■ SUPPLIED INFORMATION:
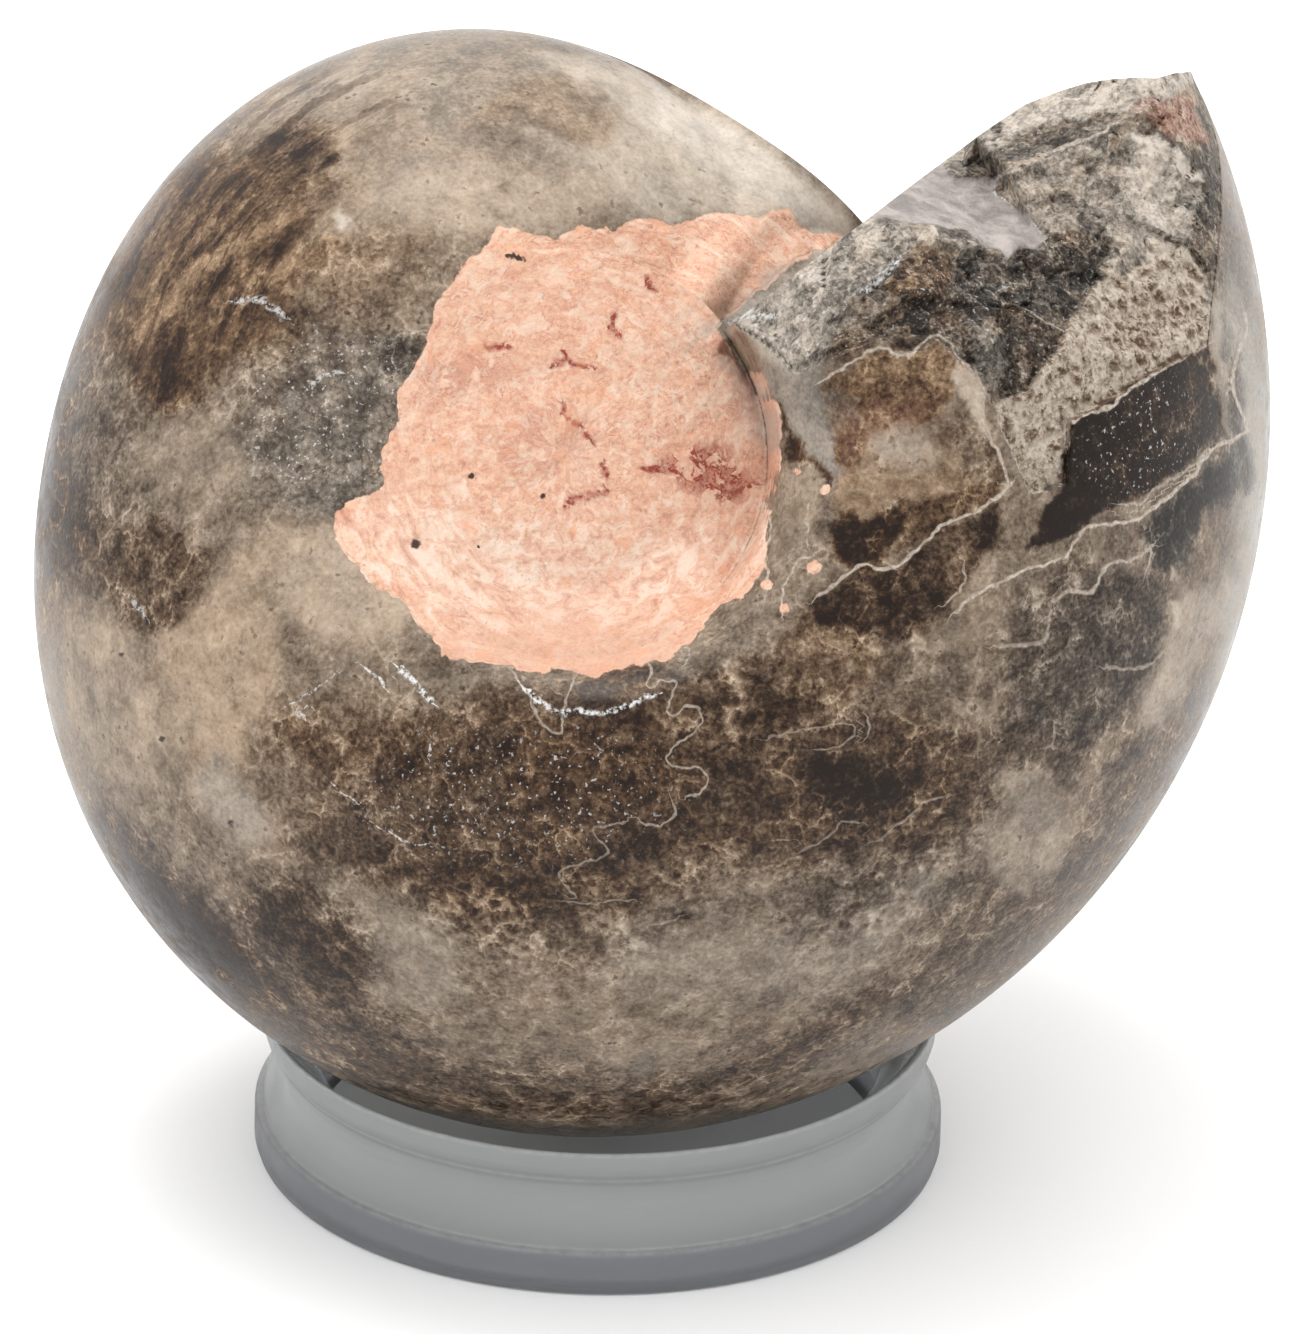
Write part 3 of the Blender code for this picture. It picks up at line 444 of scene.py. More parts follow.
# Thin cream lines where chamber walls and sutures reach the surface: (half width, strength, points).
LINES = (
    # walls of the chambers
    (0.086, 0.8, ((17, 4.4), (18.6, 5.4), (19.6, 6), (21, 6.8), (22.2, 6.4), (23.2, 6.2), (24, 7),
     (24.8, 7.6), (25.6, 7.6), (26.2, 7), (26.8, 6), (27.6, 5.4), (28.2, 4.6), (28.5, 3.6), (28.4, 2.2),
     (28.6, 1.2), (29.2, 0), (30, -1.4), (30.2, -2.6))),
    (0.086, 0.9, ((16.8, -10.4), (18, -9.6), (19.2, -8.6), (20.2, -8.2), (21.4, -8.6), (22.6, -8.2),
     (23.2, -7.6), (24.2, -6.8), (25.4, -5.6), (26.2, -5.2), (27.2, -4.8), (28.4, -4.2), (29.6, -3.4),
     (30.4, -2.6))),
    (0.099, 1, ((26.6, -11.4), (28, -10.2), (29.8, -9.4), (31.2, -8.6), (32.6, -8.2), (33.6, -7.8),
     (34.6, -7.4), (35.2, -6.4), (36.2, -5.4), (37.2, -5.2), (38.8, -5), (40.2, -4.6), (41, -4),
     (42.4, -3), (43.4, -2.2), (44.4, -1.4), (45, -0.4), (45.8, 0.4), (47.2, 1.2))),
    (0.092, 0.6, ((38.6, -3.8), (40.2, -3.6), (41.2, -2.6), (42.6, -1.8), (44.2, -0.8), (45.4, 0.4))),
    (0.099, 0.8, ((34, -10.4), (35, -9.8), (36.4, -10), (37, -9.2), (37.4, -8.2), (38.2, -7.8),
     (39.4, -7.6), (40.6, -7), (41, -6.6))),
    (0.079, 0.7, ((41, -6.6), (41, -7.4), (40.6, -8.4))),
    (0.106, 0.5, ((29.8, -13.8), (32.2, -13.6), (33.2, -13.2), (33.4, -11), (34, -10.4))),
    (0.092, 0.5, ((38, -15.2), (40.6, -15), (42.2, -14))),
    (0.066, 0.6, ((27, -8), (27.2, -9), (26.8, -10), (25.8, -10.8))),
    (0.106, 0.9, ((48.6, 10.4), (48.8, 9), (48, 7.4), (47.4, 5.2), (48.2, 3.2), (48.8, 2), (47.2, 1))),
    (0.066, 0.9, ((30.6, 10.2), (31.8, 9.8), (33, 9), (34.4, 8.4))),
    (0.106, 0.9, ((31, 19.8), (32.8, 20.6), (34.4, 21.4), (36, 22), (37.6, 22.6), (38.6, 23.2),
     (39.4, 23.8), (40.8, 24.4))),
    (0.1, 1, ((34.8, 1.8), (36.4, 2.6), (37.8, 3), (39.4, 4.4), (41.8, 5.8), (44, 7), (45.4, 7.8))),
    # beside the matrix
    (0.066, 0.9, ((13.8, -4.8), (13.8, -6), (13.4, -7.4), (13.4, -8.6), (13.4, -9.6))),
    (0.066, 0.9, ((14.4, -11.4), (14.4, -10.4), (14.6, -9.6), (15.4, -8), (16.2, -7.6))),
    (0.053, 0.6, ((16.2, -4), (16.2, -5.4), (16.2, -6.8))),
    # lobed sutures under the matrix
    (0.059, 0.63, ((5.2, -15), (5.4, -15.6), (5, -16.4), (5.4, -16.6), (6, -16.2), (6.8, -16.2),
     (7, -16.6), (6.6, -17.4), (6.4, -18.4), (6.8, -18.6), (7.2, -18.4), (7.6, -18), (8.2, -18),
     (8.6, -18.2), (8.8, -18.8), (8.4, -19.6), (7.6, -20.2), (6.8, -20.8), (6.4, -21.4), (6.4, -21.8),
     (7.2, -22.2), (8, -22.2), (8.6, -22.2), (9.2, -23), (9, -23.6), (8.6, -24), (7.8, -24.2))),
    (0.059, 0.56, ((7.6, -13.8), (8, -13.8), (8, -14.4), (7.8, -14.8))),
    (0.059, 0.56, ((6.8, -24.6), (7, -25.4), (6.6, -25.8), (5.8, -26.2), (4.8, -26), (4.4, -25.8))),
    (0.059, 0.42, ((3.4, -26), (2.4, -26.2), (1.4, -26.4), (1.4, -27), (2, -27.4), (2.4, -28),
     (1.8, -28.4), (1, -28.6), (0, -29), (-1, -29.4), (-0.6, -30.2), (0.2, -31))),
    (0.053, 0.35, ((-0.6, -31.4), (1.2, -31.6), (2.6, -31.4), (4, -31.4))),
    (0.053, 0.42, ((13.4, -20.2), (15, -19.8), (16.8, -19.4), (18.2, -19.2), (19.2, -19.2), (19.4, -19.6),
     (19.2, -20.2), (18.4, -20.8), (16.8, -21))),
    (0.053, 0.35, ((14.2, -27.2), (15.2, -27.2))),
    (0.059, 0.35, ((15.8, -28), (16.8, -27.6), (18, -26.8), (18.8, -26), (20, -26))),
    (0.059, 0.35, ((21, -27.4), (21.6, -27.2), (22.4, -26.4), (23.6, -25.6), (24.6, -24.6), (26, -24.2))),
    (0.066, 0.49, ((20.4, -18.8), (20.6, -19.6), (20.4, -20))),
    (0.053, 0.35, ((5.2, -33.2), (6.8, -32.8), (7.4, -32.6))),
    (0.059, 0.56, ((-4.6, -15), (-3.2, -17), (-2.4, -19), (-1, -19.8), (-0.8, -18.2), (-0.1, -16.2))),
)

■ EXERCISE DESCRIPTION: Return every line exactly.

■ RIGHT ANSWER:
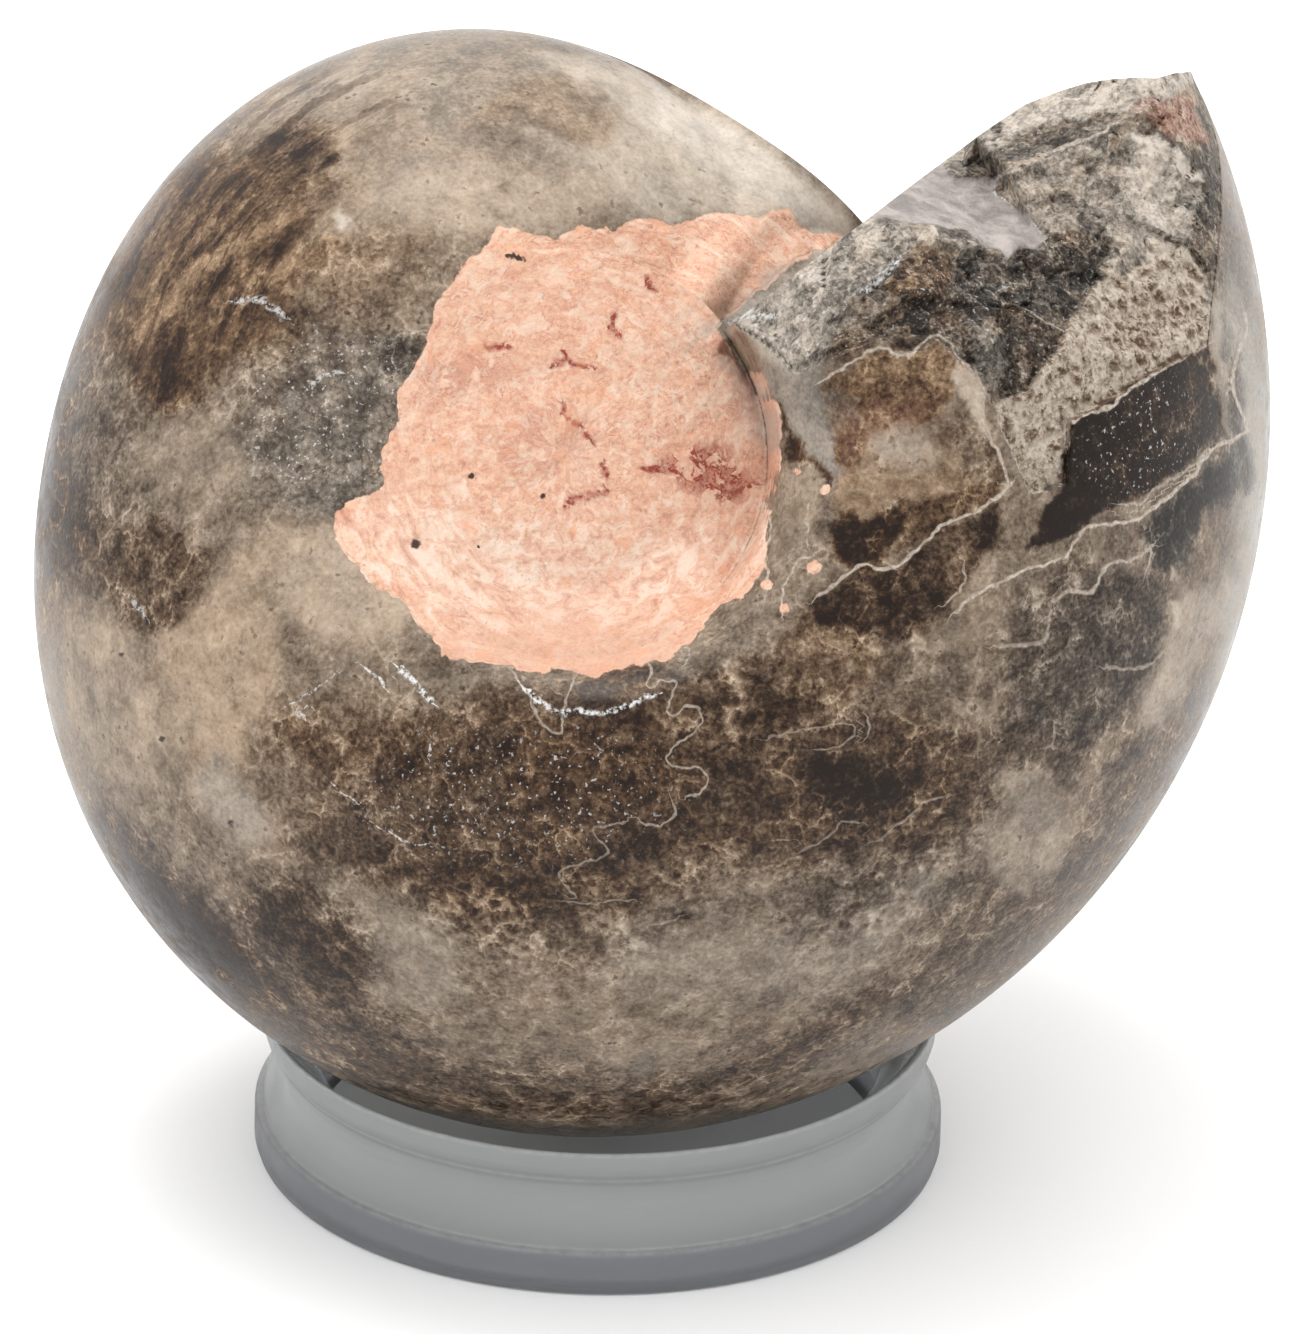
Write part 3 of the Blender code for this picture. It picks up at line 444 of scene.py. More parts follow.
# Thin cream lines where chamber walls and sutures reach the surface: (half width, strength, points).
LINES = (
    # walls of the chambers
    (0.086, 0.8, ((17, 4.4), (18.6, 5.4), (19.6, 6), (21, 6.8), (22.2, 6.4), (23.2, 6.2), (24, 7),
     (24.8, 7.6), (25.6, 7.6), (26.2, 7), (26.8, 6), (27.6, 5.4), (28.2, 4.6), (28.5, 3.6), (28.4, 2.2),
     (28.6, 1.2), (29.2, 0), (30, -1.4), (30.2, -2.6))),
    (0.086, 0.9, ((16.8, -10.4), (18, -9.6), (19.2, -8.6), (20.2, -8.2), (21.4, -8.6), (22.6, -8.2),
     (23.2, -7.6), (24.2, -6.8), (25.4, -5.6), (26.2, -5.2), (27.2, -4.8), (28.4, -4.2), (29.6, -3.4),
     (30.4, -2.6))),
    (0.099, 1, ((26.6, -11.4), (28, -10.2), (29.8, -9.4), (31.2, -8.6), (32.6, -8.2), (33.6, -7.8),
     (34.6, -7.4), (35.2, -6.4), (36.2, -5.4), (37.2, -5.2), (38.8, -5), (40.2, -4.6), (41, -4),
     (42.4, -3), (43.4, -2.2), (44.4, -1.4), (45, -0.4), (45.8, 0.4), (47.2, 1.2))),
    (0.092, 0.6, ((38.6, -3.8), (40.2, -3.6), (41.2, -2.6), (42.6, -1.8), (44.2, -0.8), (45.4, 0.4))),
    (0.099, 0.8, ((34, -10.4), (35, -9.8), (36.4, -10), (37, -9.2), (37.4, -8.2), (38.2, -7.8),
     (39.4, -7.6), (40.6, -7), (41, -6.6))),
    (0.079, 0.7, ((41, -6.6), (41, -7.4), (40.6, -8.4))),
    (0.106, 0.5, ((29.8, -13.8), (32.2, -13.6), (33.2, -13.2), (33.4, -11), (34, -10.4))),
    (0.092, 0.5, ((38, -15.2), (40.6, -15), (42.2, -14))),
    (0.066, 0.6, ((27, -8), (27.2, -9), (26.8, -10), (25.8, -10.8))),
    (0.106, 0.9, ((48.6, 10.4), (48.8, 9), (48, 7.4), (47.4, 5.2), (48.2, 3.2), (48.8, 2), (47.2, 1))),
    (0.066, 0.9, ((30.6, 10.2), (31.8, 9.8), (33, 9), (34.4, 8.4))),
    (0.106, 0.9, ((31, 19.8), (32.8, 20.6), (34.4, 21.4), (36, 22), (37.6, 22.6), (38.6, 23.2),
     (39.4, 23.8), (40.8, 24.4))),
    (0.1, 1, ((34.8, 1.8), (36.4, 2.6), (37.8, 3), (39.4, 4.4), (41.8, 5.8), (44, 7), (45.4, 7.8))),
    # beside the matrix
    (0.066, 0.9, ((13.8, -4.8), (13.8, -6), (13.4, -7.4), (13.4, -8.6), (13.4, -9.6))),
    (0.066, 0.9, ((14.4, -11.4), (14.4, -10.4), (14.6, -9.6), (15.4, -8), (16.2, -7.6))),
    (0.053, 0.6, ((16.2, -4), (16.2, -5.4), (16.2, -6.8))),
    # lobed sutures under the matrix
    (0.059, 0.63, ((5.2, -15), (5.4, -15.6), (5, -16.4), (5.4, -16.6), (6, -16.2), (6.8, -16.2),
     (7, -16.6), (6.6, -17.4), (6.4, -18.4), (6.8, -18.6), (7.2, -18.4), (7.6, -18), (8.2, -18),
     (8.6, -18.2), (8.8, -18.8), (8.4, -19.6), (7.6, -20.2), (6.8, -20.8), (6.4, -21.4), (6.4, -21.8),
     (7.2, -22.2), (8, -22.2), (8.6, -22.2), (9.2, -23), (9, -23.6), (8.6, -24), (7.8, -24.2))),
    (0.059, 0.56, ((7.6, -13.8), (8, -13.8), (8, -14.4), (7.8, -14.8))),
    (0.059, 0.56, ((6.8, -24.6), (7, -25.4), (6.6, -25.8), (5.8, -26.2), (4.8, -26), (4.4, -25.8))),
    (0.059, 0.42, ((3.4, -26), (2.4, -26.2), (1.4, -26.4), (1.4, -27), (2, -27.4), (2.4, -28),
     (1.8, -28.4), (1, -28.6), (0, -29), (-1, -29.4), (-0.6, -30.2), (0.2, -31))),
    (0.053, 0.35, ((-0.6, -31.4), (1.2, -31.6), (2.6, -31.4), (4, -31.4))),
    (0.053, 0.42, ((13.4, -20.2), (15, -19.8), (16.8, -19.4), (18.2, -19.2), (19.2, -19.2), (19.4, -19.6),
     (19.2, -20.2), (18.4, -20.8), (16.8, -21))),
    (0.053, 0.35, ((14.2, -27.2), (15.2, -27.2))),
    (0.059, 0.35, ((15.8, -28), (16.8, -27.6), (18, -26.8), (18.8, -26), (20, -26))),
    (0.059, 0.35, ((21, -27.4), (21.6, -27.2), (22.4, -26.4), (23.6, -25.6), (24.6, -24.6), (26, -24.2))),
    (0.066, 0.49, ((20.4, -18.8), (20.6, -19.6), (20.4, -20))),
    (0.053, 0.35, ((5.2, -33.2), (6.8, -32.8), (7.4, -32.6))),
    (0.059, 0.56, ((-4.6, -15), (-3.2, -17), (-2.4, -19), (-1, -19.8), (-0.8, -18.2), (-0.1, -16.2))),
)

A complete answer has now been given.